The Russian River Valley is expansive and has several microclimates—best described as neighborhoods—each imparting unique characteristics on the wines (different flavors, aromas, textures, etc.). Both of the wines we tasted are single-vineyard designates, giving true expression of the place, or neighborhood, in which they were grown.

The elegant and balanced Olivet Lane Chardonnay is sourced from a vineyard planted in 1975—those are pretty old vines by California standards. This wine represents the Santa Rosa Plain, a sloping bench land that’s sandwiched between a warm and cool microclimate. Meanwhile, the Gap’s Crown Pinot Noir comes from the cool and windy Petaluma Gap, which is known for producing full-bodied, rich, and structured wines. At five years old, this Pinot clearly had a lot of life left in it and the potential to age well.

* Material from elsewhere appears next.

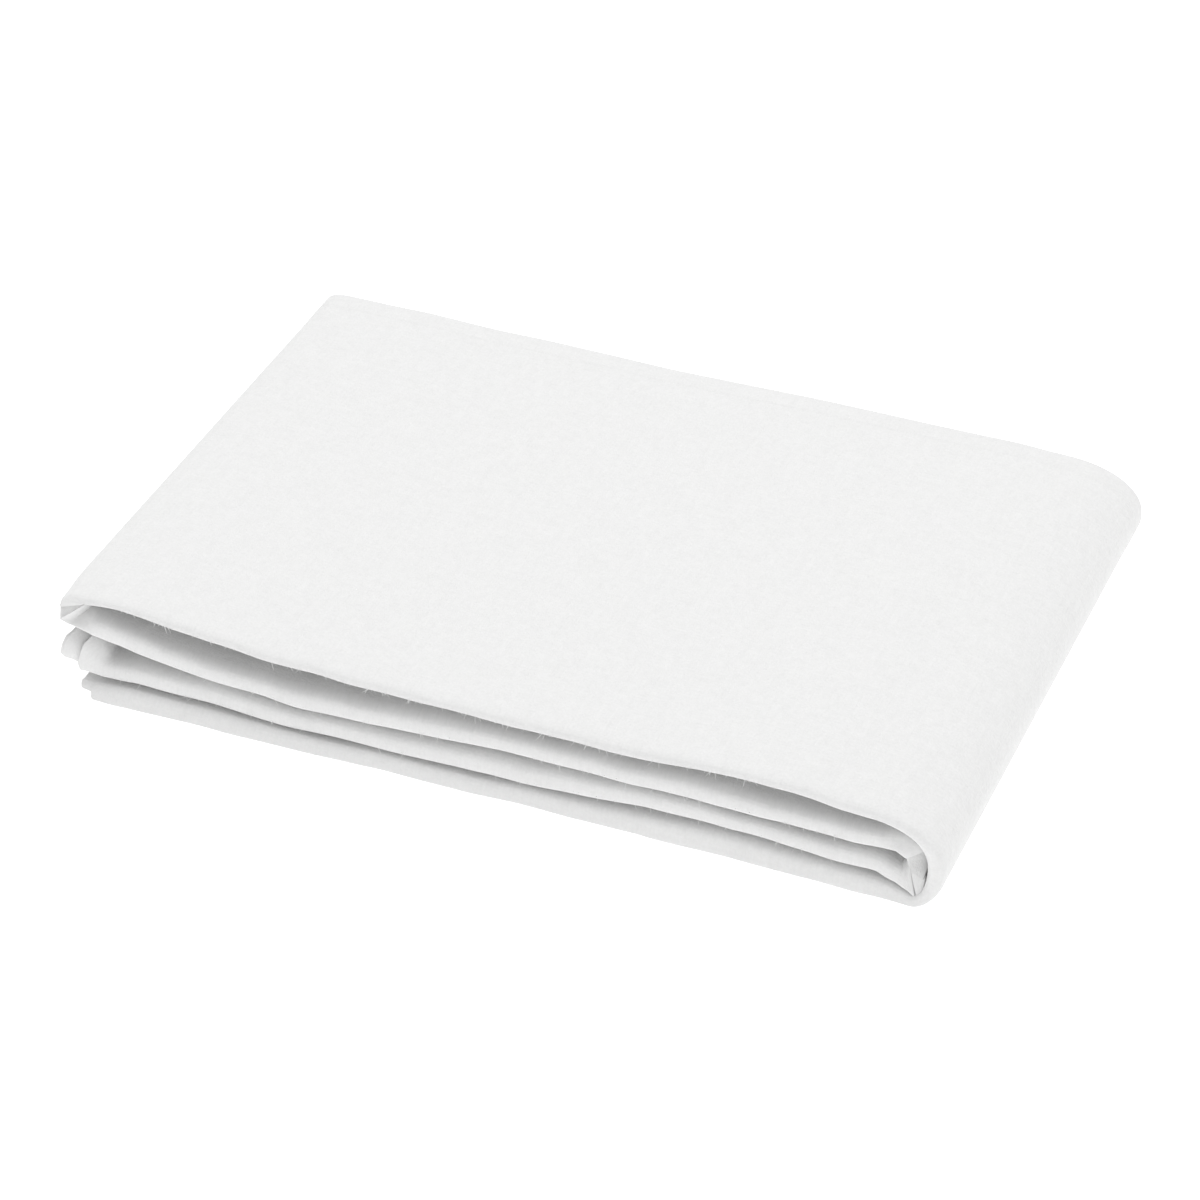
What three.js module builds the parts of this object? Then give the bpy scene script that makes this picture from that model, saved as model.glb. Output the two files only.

Chef Charlie Palmer curated recipes for the food pairing portion of the experience. (Jess Lander)

The Food Pairing

The tasting kit I received included three recipe cards, curated by celebrity chef Charlie Palmer. Featuring selections from past Pigs & Pinot events — Palmer’s annual food and wine extravaganza — the dishes included coffee-brined pork tenderloin and a Brussel sprouts and celery salad with pickled onions. 

Making the food pairings was optional but, with the tasting scheduled on a Saturday afternoon and with not much else to do these days, my husband and I decided it would be fun to put our cooking skills to the test. This did require some planning ahead — the brine, for example, had to be made the night before. I was a little nervous preparing recipes from one of the top chefs in Wine Country, but they were surprisingly easy to follow. The winery also provided a helpful video of Palmer preparing the meal. 

As it turned out, I was the only participant on this media-only wine tasting that had prepared the food pairings — I think most other participants regretted this once they saw my plate and heard my enthusiastic reviews of the flavorful dishes.

As for how the food went with the wine, the Pinot complemented the pork tenderloin perfectly and, while Brussel sprouts are notoriously difficult to pair with wine, the salad also worked with the Pinot and didn’t add any additional bitterness. With my belly full and mind happy, it was a Saturday well spent at home. 

Sip & Savor Through Sonoma can be booked as a standalone experience with Gary Farrell Vineyards and Winery but was created in partnership with Sonoma’s Three Sticks Wines, enabling guests to virtually visit two wineries, much like they would on a typical visit to Wine Country. Hosted from their historic 1842 Adobe, the Three Sticks experience also includes a tour, tasting of two wines, and food pairings from chef Armando Navarro of El Dorado Kitchen. The cost is $250 or $125 for one winery.